Si ritiene che le onde provengano stavolta dalla fusione, lenta ma inesorabile, fra due buchi neri miliardi di volte più grandi del nostro Sole. «Ora sappiamo che l’universo è inondato di onde gravitazionali», ha detto ad Afp Michael Keith dell’European Pulsar Timing Array (Epta), collaborazione europea che riunisce 11 istituzioni del Vecchio Continente. «Possono inoltre agire come un orologio molto preciso». Si ritiene che in futuro tali fenomeni potranno aiutare gli scienziati a comprendere ancor meglio il Big Bang e persino fare luce sulla materia oscura. Gli astrofisici le utilizzeranno anche per scavare più a fondo sul funzionamento di buchi neri e galassie. Oltre all’Epta, hanno partecipato alla ricerca l’Inpta indiana, la nordamericana NanoGrav, l’australiana Ppta e la cinese Cpta.

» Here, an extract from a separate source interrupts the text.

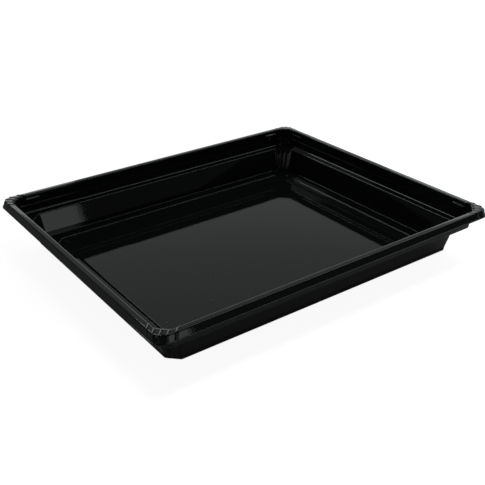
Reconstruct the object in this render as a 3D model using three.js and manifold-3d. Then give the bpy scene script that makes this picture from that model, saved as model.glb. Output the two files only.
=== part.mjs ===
// Sushi tray: a shallow two-step food tray, formed from one thin sheet of black plastic.
// Millimetres, +Z up. The origin is the centre of the base, on the level that the tray stands on.
// The sheet's section is drawn once, from the trimmed lip to the floor panel, and swept round the plan.
import * as THREE from 'three';
import { mergeVertices } from 'three/addons/utils/BufferGeometryUtils.js';
import Module from 'manifold-3d';

const wasm = await Module();
wasm.setup();

// Driving dimensions
const LENGTH = 265.6;          // over the lip, along X
const WIDTH = 225;             // over the lip, along Y
const HEIGHT = 33.8;           // from the base to the top of the rim
const SHEET = 0.6;             // thickness of the formed sheet

// Lip, skirt and rim
const LIP_REACH = 1.8;         // the trimmed lip stands out this far past the skirt
const SKIRT_DROP = 4.8;        // from the rim's top down to the lip
const SKIRT_DRAFT = 0.2;       // the skirt leans in this much towards the rim
const RIM_WIDTH = 4.6;         // from the skirt's head to the inner wall's head
const RIM_ROUND = 1.3;         // rounding of both edges of the rim
const LIP_CORNER_RADIUS = 9;   // plan radius at the lip's corners

// Upper wall
const CREASE_DROP = 7.5;       // a faint crease runs round the upper wall, this far below the rim
const CREASE_STEP = 0.3;
const UPPER_DRAFT = 0.5;       // lean of the wall above the crease, and again below it
const LEDGE_DROP = 13.3;       // from the rim's top to the ledge
const LEDGE_WIDTH = 5.2;
const LEDGE_FALL = 0.6;        // the ledge falls a little towards the middle
const LEDGE_ROUND = 1.1;

// Lower wall, foot ledge and floor
const LOWER_DROP = 28.0;       // the sloping wall ends here, and a short upright band follows
const LOWER_DRAFT = 4.6;
const BAND_HEIGHT = 3.3;
const BAND_DRAFT = 0.3;
const FOOT_LEDGE_WIDTH = 8.4;  // a second ledge runs round the floor, just above it
const FOOT_LEDGE_FALL = 0.2;
const FOOT_ROUND = 0.4;
const BEVEL_WIDTH = 4.8;       // the slope from that ledge down to the floor panel
const FLOOR_MARGIN = 3;        // width of the floor's first ring, inside the slope

// Corners: distance from the lip's square corner to the 45 degree facet, at each level
const RIM_FACET = 14;
const LEDGE_FACET = 26;
const LOWER_FACET = 29.9;
const FOOT_FACET = 42.4;
const FLOOR_FACET = 49.5;
const EDGE_ROUND = 1.8;        // plan rounding of the facet's two upright edges
const FLOOR_ROUND = 4;

// Ridges across the rim at each corner, all parallel to the corner's diagonal
const RIDGE_COUNT = 5;
const RIDGE_PITCH = 4.1;
const RIDGE_WIDTH = 1.4;
const RIDGE_HEIGHT = 0.4;

// Flutes down the facet of the lower wall
const FLUTE_COUNT = 3;
const FLUTE_DEPTH = 0.7;

// Lid lugs: one T-shaped bump on each wall beside each corner
const LUG_FROM_CORNER = 17.5;  // from the lip's square corner to the near end of the bar
const LUG_LENGTH = 11;
const LUG_BAR = 2.2;           // height of the T's bar
const LUG_DROP = 2.6;          // from the rim's top to the bar
const LUG_STEM = 3.4;          // width of the T's stem
const LUG_PROUD = 1.1;         // how far the lug stands out of the wall
const LUG_SKIN = 0.5;          // the lug is hollow behind, with a skin this thick
const LUG_BEVEL = 0.3;

const ROUND_STEP = THREE.MathUtils.degToRad(32);
const HALF_TURN = Math.tan(Math.PI / 8);
const ROOT2 = Math.SQRT2;

// One point of the section: inset from the lip, height, and the corner's facet and rounding there
function station(inset, z, facet, round, extra = {}) {
  return { inset, z, facet, round, bend: 0, ridge: 0, flute: 0, ...extra };
}

// A corner whose facet is a single arc of the given radius
function arcFacet(inset, radius) {
  return inset * ROOT2 + radius * HALF_TURN;
}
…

Il ruolo dell’Italia nella scoperta scientifica sull’universo

Fra i 13 radiotelescopi utilizzati per i rilevamenti, situati in Regno Unito, Germania, Francia e Olanda, c’è anche il Sardinia Radio Telescope, gestito dall’Inaf di Cagliari. «È una grande soddisfazione per l’astrofisica italiana», ha dichiarato all’Ansa Andrea Possenti, tra i fondatori dell’Epta. «Un nuovo traguardo che conferma il ruolo centrale dell’Italia». Gli ha fatto eco l’ex presidente dell’Inaf Nichi D’Amico, che ha preannunciato ulteriori studi «per molti decenni a venire». Soddisfatta anche la ricercatrice Caterina Tiburzi, secondo cui la scoperta permetterà magari di «svelare alcuni dei misteri finora irrisolti nell’evoluzione del cosmo».